This is a post in this blog's Ideas about Democracy series. Next planned topic in the series: 'What's better, and more important in a democratic society and government in general, the individual or the group? Which should be served primarily and which is more rational in political matters'

Tuesday, 26 June 2007

The will of the people

For the greater good, the government cannot not always follow the will of the people. This applies especially to topics requiring much education, which is why there are experts. The general public are neither experts and cannot come up with experts on every issue likely to come up in the spotlight nor are they the government they elect. The people elect politicians and that's why scholarly experts on a range of important topics exist.
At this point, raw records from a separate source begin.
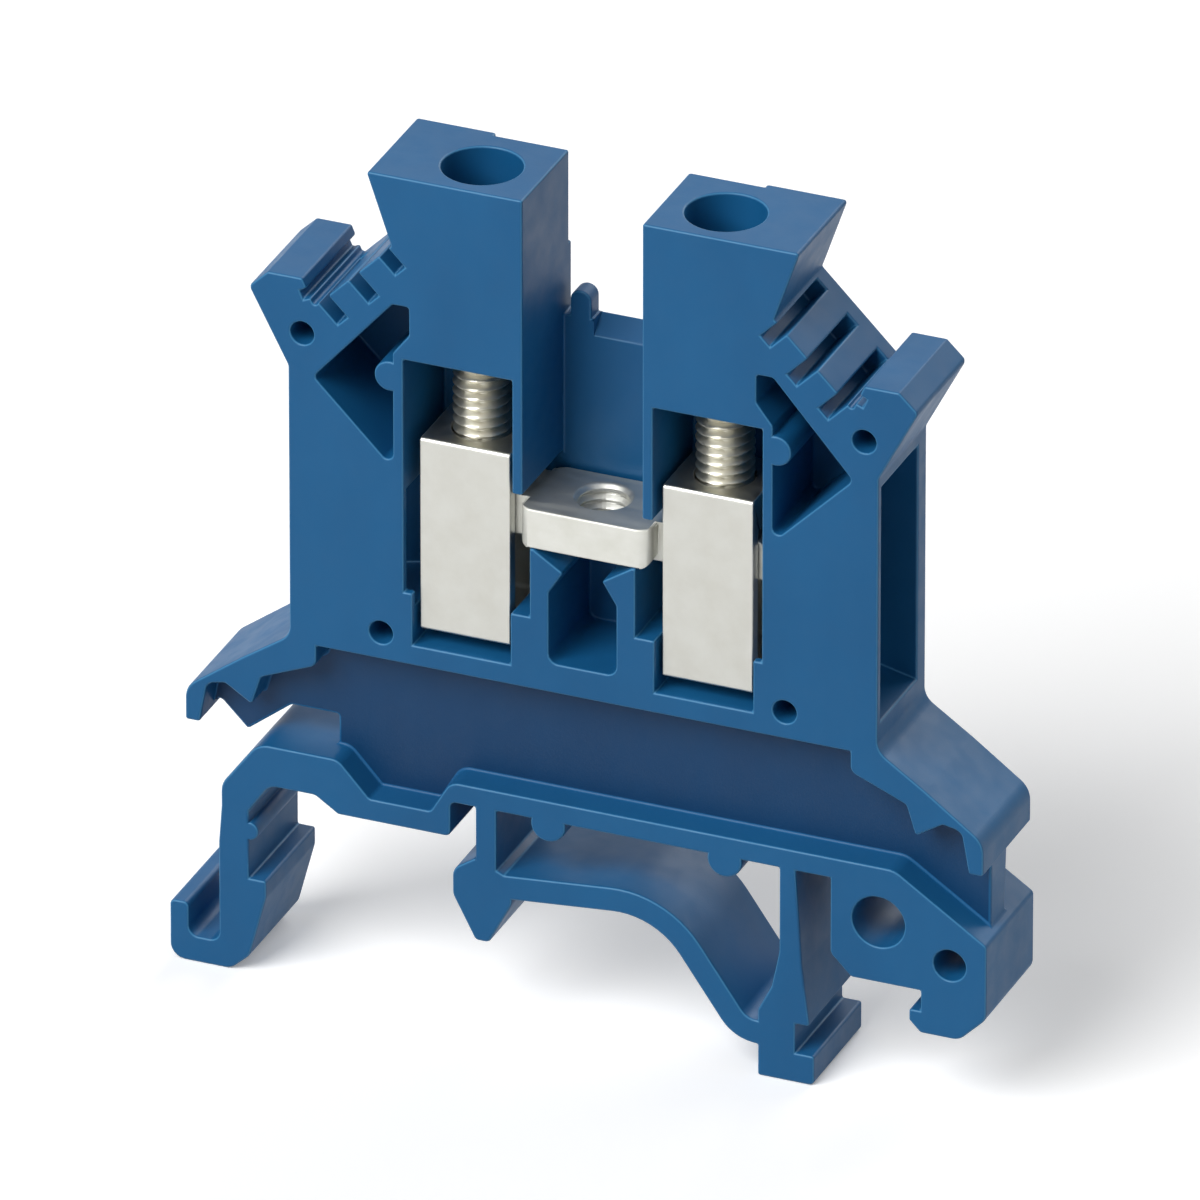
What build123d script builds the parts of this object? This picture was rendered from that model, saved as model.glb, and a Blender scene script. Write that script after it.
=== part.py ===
from build123d import *
import math
import os

# One feed-through screw terminal block for a 35 mm top-hat rail.
# X runs from wire entry to wire entry, Y runs from the open front side to the closed back side,
# Z points up. The origin is the middle of the rail seat, halfway through the block's thickness.
# All sizes are in millimetres.

# Clamp screw and its lifting cage
SCREW_R = 1.45  # outside of the screw thread
THREAD_PITCH = 0.5
SCREW_TURNS = 8  # from fully open to fully closed
THREAD_GAP = 0.05  # radial play between screw and tapped plate
SHANK_GAP = 0.1  # radial play of the screw in the housing
HEAD_GAP = 0.05  # radial play of the head in its pocket
HEAD_RIM = 0.3  # head radius beyond the thread
HEAD_TALL = 1.8
HEAD_SLOT_WIDE = 0.7
HEAD_SLOT_DEEP = 0.9
HEAD_LIFT = 0.05  # play between the screw head and its seat
TIP_GAP = 0.05  # play between the screw tip and the current bar
TIP_CHAMFER = 0.35
HEAD_CHAMFER = 0.18
CAGE_WIDE = 4.7
CAGE_SIDE = 0.7  # front and back walls of the cage
CAGE_FLOOR = 1.2
CAGE_PLATE = 1.9  # thick tapped top
CAGE_SIDE_PLAY = 0.1  # between the screw and the window walls
CAGE_ROUND = 0.2
WINDOW_ROUND = 0.25
PLATE_GAP = 0.6  # open clamp: top plate above the current bar
WIRE_GAP = 4.6  # open clamp: window floor below the current bar

# Current bar
BAR_THICK = 2.1
SHOULDER_GAP = 0.55  # between its wide middle and the cages
BAR_FRONT_GAP = 0.1  # wide middle behind the open front
BAR_BACK_GAP = 0.2
BAR_CORNER = 0.75  # corners of the wide middle, seen from above
TONGUE_PLAY = 0.1  # bar ends inside the cage windows
TONGUE_REACH = 0.3  # bar ends past the cages
BRIDGE_R = 1.25  # core of the tapped hole for a bridge screw
BRIDGE_CHAMFER = 0.25
GRIP_DEEP = 0.2
GRIP_STEP = 1.0
GRIP_COUNT = 3

# Housing walls
BACK_WALL = 1.1
CAGE_BACK_GAP = 0.1
CAGE_FRONT_GAP = 0.5  # cages behind the open front
FRONT_SKIN = 0.5  # covers the wire funnels on the front side
SHAFT_WALL = 0.55
BODY_WALL = 1.1  # under the clamp chambers
RIB_WALL = 0.55  # between chamber and corner cavity

# Radii of moulded corners
CRISP = 0.15
SMALL_ROUND = 0.3
ROUND = 0.5
WIDE_ROUND = 0.8
BROAD_ROUND = 1.2

# Clamp chambers and screw seats
CHAMBER_SIDE = 0.65  # room outside each cage
CHAMBER_GAP = 0.3  # room between each cage and the shaft wall
CHAMBER_TOP = 0.3  # room above a closed cage
CHAMBER_FOOT = 0.7  # room below an open cage
GUIDE_SIDE = 0.2  # room beside the cage between its lower guides
GUIDE_TALL = 2.8
SEAT_WALL = 1.5  # ceiling that carries the screw head
HEAD_POCKET = 2.8  # depth of the seat's own bore
DRIVER_RIM = 0.18  # screwdriver guide wider in radius than the head pocket
DRIVER_LONG = 5.5

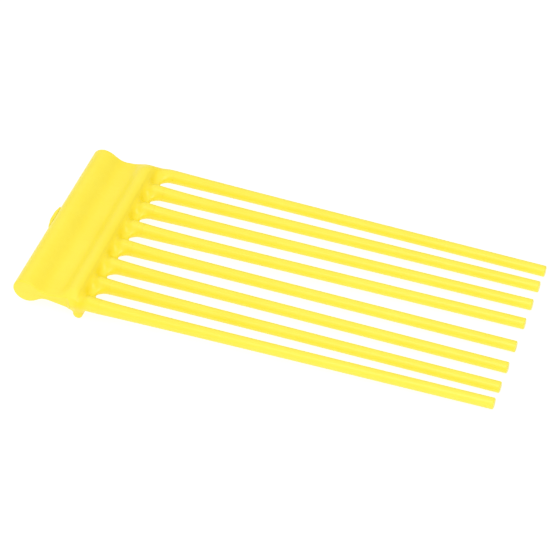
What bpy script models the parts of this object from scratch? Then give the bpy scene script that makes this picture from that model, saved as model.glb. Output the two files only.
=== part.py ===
"""Wide-toothed grooming comb: a two-shell head, a tine bed, eight long tines and a back lug.

Metres, +Z up. X runs along the tines towards their tips and Y along the barrel. Inside the head's own
frame x = 0 is the closed end of the slots and z = 0 is the tines' middle plane. An empty carries the
whole comb so that the world's origin lies under the middle of the comb, at its lowest height.
"""
import math

import bmesh
import bpy

MM = 0.001

# Tines
TINE_COUNT = 8
TINE_PITCH = 10.0 * MM
TINE_LENGTH = 142.5 * MM            # from the closed end of the slots to the tips
TINE_ROOT_RADIUS = 2.5 * MM
TINE_TIP_RADIUS = 1.98 * MM
TINE_TAPER_LENGTH = 34.0 * MM       # distance over which most of the taper happens
TINE_TIP_EDGE = 0.4 * MM            # chamfer around the square-cut tip
TINE_TIP_LEANS = [lean * MM for lean in (-2.4, -0.5, 0.3, 0.75, -0.6, -0.85, -0.2, 2.1)]
TANG_RADIUS = 1.0 * MM
TANG_LENGTH = 5.7 * MM
TINE_RINGS = 7
TINE_SIDES = 24

# Clearance between pieces that touch or fit into each other
GAP = 0.3 * MM

# Tine bed
BED_THICKNESS = 2.0 * MM
SLOT_LAND = 0.2 * MM                # strip of web left beside each boss at the slot's end
SOCKET_SIDES = 20
NOTCH_SIDES = 32

# Head: barrel, saddle, rib and lip
HEAD_SHOULDER = 1.0 * MM            # how far the head runs past the outer tines' axes
END_WALL = 1.2 * MM
BARREL_RADIUS = 4.7 * MM
BARREL_WALL = 1.4 * MM
BARREL_SIDES = 32
BARREL_BAYS = 3
BAY_WEB = 1.2 * MM                  # cross webs inside the barrel
HEAD_FRONT_X = -4.7 * MM
BARREL_X = -23.8 * MM
PARTING_Z = -0.55 * MM
SADDLE_TOP_Z = 0.8 * MM
SADDLE_BOTTOM_Z = -1.9 * MM
NECK_FILLET = 1.4 * MM              # concave round where the saddle meets the barrel
RIB_TOP_Z = 2.8 * MM
RIB_LENGTH = 7.0 * MM               # from the head's front to the foot of the rib's back flank
RIB_FLANK = 2.0 * MM
RIB_EDGE = 0.9 * MM
FLOOR_Z = -3.1 * MM                 # underside below the tongue
FLOOR_RAMP = 10.5 * MM             # slope of the underside, down to the lip's back
LIP_BOTTOM_Z = -6.9 * MM
LIP_LENGTH = 3.9 * MM
LIP_OVERHANG = 2.0 * MM             # how far the lip reaches in front of the shells, under the bed
LIP_EDGE = 1.3 * MM

# Posts that pin the tongue between the shells
POST_RADIUS = 1.1 * MM
POST_INSET = 2.4 * MM               # from the head's front to the posts' axes
POST_SINK = 0.8 * MM                # depth of the posts' sockets in the lower shell
POST_SIDES = 20
POST_ROOT = 0.4 * MM                # how far a post runs up into the upper shell

# Back lug
LUG_LENGTH = 9.6 * MM
LUG_HEIGHT = 4.6 * MM
LUG_PROUD = 0.8 * MM                # thickness of the pad outside its gap to the barrel
LUG_SHANK_HALF_HEIGHT = 1.2 * MM
LUG_FLANGE_HALF_HEIGHT = 1.9 * MM
LUG_FLANGE_THICKNESS = 1.2 * MM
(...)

For example, if a majority of people in democratic country X wanted to invade country Y for no particular reason, if it is for the greater good the government can and probably should not follow the will of the people (unless the people decide by direct vote) and pay the consequences when the election comes around.

Thus:

  • refusal by the government to agree with the people on an issue is fine because the people elect the government [but see the irrational electorate]; the people should be as well-rounded, however, and educated on general subjects as to be able to make the right decision not only on electing the government but for public direct votes if they so arise;
  • the state should be at the mercy of its people when election time comes, but should act in the greater good of the nation and even the world when appropriate — it's their job, not the general public's, to act on these kinds of things with the political power given to them by the people.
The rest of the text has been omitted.